Cristo resucitado nos lo repite ahora a cada uno. Nos dice: ámense de verdad unos a otros, esfuércense todos los días por servir a los demás, estén pendientes de los detalles más pequeños, para hacer la vida agradable a los que conviven con ustedes.
Pero volvamos al encuentro de Jesús con su Santísima Madre. ¡Qué contenta estaría la Virgen, al contemplar aquella Humanidad Santísima —carne de su carne y vida de su vida— plenamente glorificada!
Pidámosle que nos enseñe a sacrificarnos por los demás sin hacerlo notar, sin esperar siquiera que nos den las gracias: que tengamos hambre de pasar inadvertidos, para así poseer la vida de Dios y comunicarla a otros.

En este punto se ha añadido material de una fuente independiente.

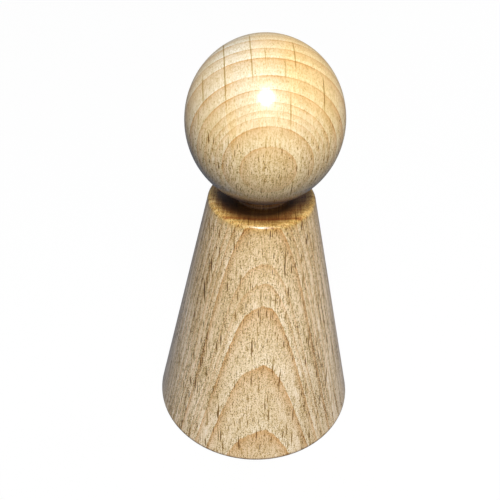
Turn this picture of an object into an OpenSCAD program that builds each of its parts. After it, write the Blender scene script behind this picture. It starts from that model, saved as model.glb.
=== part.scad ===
// Turned beech peg doll: an oval ball head on a conical body with a short turned neck.
// Head and body are bored on the axis and glued over one fluted dowel.
// The origin is the centre of the flat base, +Z points up through the head. Millimetres.

/* [Head] */
// Width of the head, across the grain
head_w = 30; // [25:0.2:34]
// Height of the head from pole to pole, before its seat is cut flat
head_h = 32; // [27:0.2:38]

/* [Body] */
// Height of the cone, from the base to the top face round the neck
body_h = 57.2; // [44:0.2:70]
// Diameter of the base, at the sharp corner that its edge round replaces
base_d = 45.4; // [34:0.2:56]
// Diameter of the top face, at the sharp corner that the shoulder round replaces
top_d = 21.4; // [18:0.2:27]
// Radius of the round at the shoulder
shoulder_r = 1.1; // [0.6:0.1:2]
// Radius of the sanded round at the foot
foot_r = 0.5; // [0.2:0.1:1.5]

/* [Neck] */
// Diameter of the neck and of the flat seat under the head
neck_d = 10; // [9:0.2:13]
// Height of the neck between the top face and the seat
neck_h = 1.7; // [1.2:0.1:4]
// Radius of the hollow where the neck meets the top face
cove_r = 0.5; // [0.3:0.1:1]

/* [Dowel joint] */
// Diameter of the dowel over its ridges
dowel_d = 6; // [5:0.2:7]
// Length of the dowel
dowel_l = 30; // [24:1:36]
// Length of the dowel that stands in the head
dowel_in_head = 12.5; // [9:0.5:16]
// Chamfer at both ends of the dowel
dowel_chamfer = 0.8; // [0.4:0.1:1.2]
// Number of glue flutes round the dowel
flutes = 18; // [12:1:20]
// Radius of the cutter that forms a flute
flute_r = 0.35; // [0.25:0.05:0.4]
// Depth of a flute
flute_depth = 0.3; // [0.2:0.05:0.35]
// Gap between the dowel's ridges and the wall of its bore, filled by glue
glue_gap = 0.05; // [0.03:0.01:0.1]
// Free depth past the dowel's upper end, where spare glue collects
bore_relief = 1; // [0.5:0.1:2]
// Countersink at the mouth of each bore
mouth_chamfer = 0.4; // [0.2:0.1:0.8]

/* [Hidden] */
$fn = 128;
// Straight steps that draw each small round of the body's outline
round_steps = 8;
// How far a cutter runs past the face that it opens
overrun = 0.5;

beech = "#d8b581";
dowel_beech = "#dcc096";

head_rad = head_w / 2;
neck_rad = neck_d / 2;
base_rad = base_d / 2;
top_rad = top_d / 2;
seat_z = body_h + neck_h;
// The seat lies where the oval is as wide as the neck, which sets how deep the head sits.
head_z = seat_z + head_h / 2 * sqrt(1 - pow(neck_d / head_w, 2));

bore_rad = dowel_d / 2 + glue_gap;
dowel_foot_z = seat_z + dowel_in_head - dowel_l;
head_bore_l = dowel_in_head + bore_relief;
body_bore_l = seat_z - dowel_foot_z;

// Angle between the cone's side and its base
side_angle = atan2(body_h, base_rad - top_rad);
// The rounds' centres, each as far inside its corner as its two faces ask
foot_centre = [base_rad - foot_r / tan(side_angle / 2), foot_r];
shoulder_centre = [top_rad - shoulder_r * tan(side_angle / 2), body_h - shoulder_r];
cove_centre = [neck_rad + cove_r, body_h + cove_r];

// Points on the round with centre c and radius r, from angle a to angle b.
function arc(c, r, a, b) =
    [for (i = [0:round_steps]) let (t = a + (b - a) * i / round_steps) c + r * [cos(t), sin(t)]];

// Half outline of the cone and its neck, from the axis out along the base and back over the neck.
body_outline = concat(
    [[0, 0]],
    arc(foot_centre, foot_r, -90, 90 - side_angle),
    arc(shoulder_centre, shoulder_r, 90 - side_angle, 90),
    arc(cove_centre, cove_r, 270, 180),
    [[neck_rad, seat_z], [0, seat_z]]
);

// Half outline of the dowel with its chamfered ends, from its foot up.
dowel_outline = let (r = dowel_d / 2, c = dowel_chamfer)
    [[0, 0], [r - c, 0], [r, c], [r, dowel_l - c], [r - c, dowel_l], [0, dowel_l]];

// A bore on the axis that starts at z = 0 and runs up by len, with a countersunk mouth.
module bore(len) {
    translate([0, 0, -overrun]) cylinder(r = bore_rad, h = len + overrun);
    translate([0, 0, -overrun])
        cylinder(r1 = bore_rad + mouth_chamfer + overrun, r2 = bore_rad, h = mouth_chamfer + overrun);
}

// Half of the head's oval, turned about the axis to make the ball.
module head_profile() {
    intersection() {
        scale([1, head_h / head_w]) circle(r = head_rad);
        translate([0, -head_h]) square([head_w, 2 * head_h]);
    }
}

// Oval ball, cut flat underneath where it sits on the neck, and bored up the grain.
module head() {
    color(beech)
    difference() {
        translate([0, 0, head_z]) rotate_extrude() head_profile();
        translate([0, 0, seat_z - head_h]) cylinder(r = head_rad, h = head_h);
        translate([0, 0, seat_z]) bore(head_bore_l);
    }
}

// Turned cone with its neck, bored down the axis from the seat.
module body() {
    color(beech)
    difference() {
        rotate_extrude() polygon(body_outline);
        translate([0, 0, seat_z]) mirror([0, 0, 1]) bore(body_bore_l);
    }
}

// Fluted dowel, whose foot stands on the floor of the body's bore.
module dowel() {
    flute_ring_rad = dowel_d / 2 + flute_r - flute_depth;
    color(dowel_beech)
    translate([0, 0, dowel_foot_z])
    difference() {
        rotate_extrude() polygon(dowel_outline);
        for (i = [0:flutes - 1])
            rotate(i * 360 / flutes)
            translate([flute_ring_rad, 0, -overrun])
            cylinder(r = flute_r, h = dowel_l + 2 * overrun, $fn = 24);
    }
}

head();
body();
dowel();
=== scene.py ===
import math
import random
import bpy
from mathutils import Matrix, Vector


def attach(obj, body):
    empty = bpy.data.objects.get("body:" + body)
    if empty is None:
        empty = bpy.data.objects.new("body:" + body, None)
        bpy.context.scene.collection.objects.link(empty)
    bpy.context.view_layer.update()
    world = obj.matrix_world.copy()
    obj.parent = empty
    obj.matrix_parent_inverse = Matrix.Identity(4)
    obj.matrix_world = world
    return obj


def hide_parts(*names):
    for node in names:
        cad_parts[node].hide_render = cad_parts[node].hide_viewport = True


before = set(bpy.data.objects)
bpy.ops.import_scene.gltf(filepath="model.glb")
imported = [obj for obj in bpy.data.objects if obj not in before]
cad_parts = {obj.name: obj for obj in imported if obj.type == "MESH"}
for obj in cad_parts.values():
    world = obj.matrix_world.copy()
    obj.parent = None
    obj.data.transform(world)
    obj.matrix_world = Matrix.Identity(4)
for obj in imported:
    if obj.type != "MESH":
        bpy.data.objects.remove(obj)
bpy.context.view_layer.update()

# Sizes are written in millimetres and become metres through mm.
mm = 0.001


# Helpers for node trees

def feed(tree, value, socket):
    # links a socket to a socket, and sets anything else as a plain value
    if isinstance(value, bpy.types.NodeSocket):
        tree.links.new(value, socket)
    else:
        socket.default_value = value


def addNode(tree, kind, values=None, **settings):
    node = tree.nodes.new(kind)
    for name, setting in settings.items():
        setattr(node, name, setting)
    for key, value in (values or {}).items():
        feed(tree, value, node.inputs[key])
    return node


def calc(tree, operation, *terms):
    return addNode(tree, "ShaderNodeMath", dict(enumerate(terms)), operation=operation).outputs[0]


def plus(tree, first, second):
    return calc(tree, "ADD", first, second)


def minus(tree, first, second):
    return calc(tree, "SUBTRACT", first, second)


def times(tree, first, second):
    return calc(tree, "MULTIPLY", first, second)


def vectorCalc(tree, operation, first, second):
    return addNode(tree, "ShaderNodeVectorMath", {0: first, 1: second}, operation=operation).outputs[0]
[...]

Hoy le dirigimos el Regina Caeli, saludo propio del tiempo pascual.
Alégrate, Reina del cielo,
aleluya.
Porque el que mereciste llevar en tu seno,
aleluya. / Ha resucitado según predijo,
aleluya.
Ruega a Dios por nosotros,
aleluya.
Gózate y alégrate, Virgen María,
aleluya.
Porque el Señor ha resucitado verdaderamente, aleluya.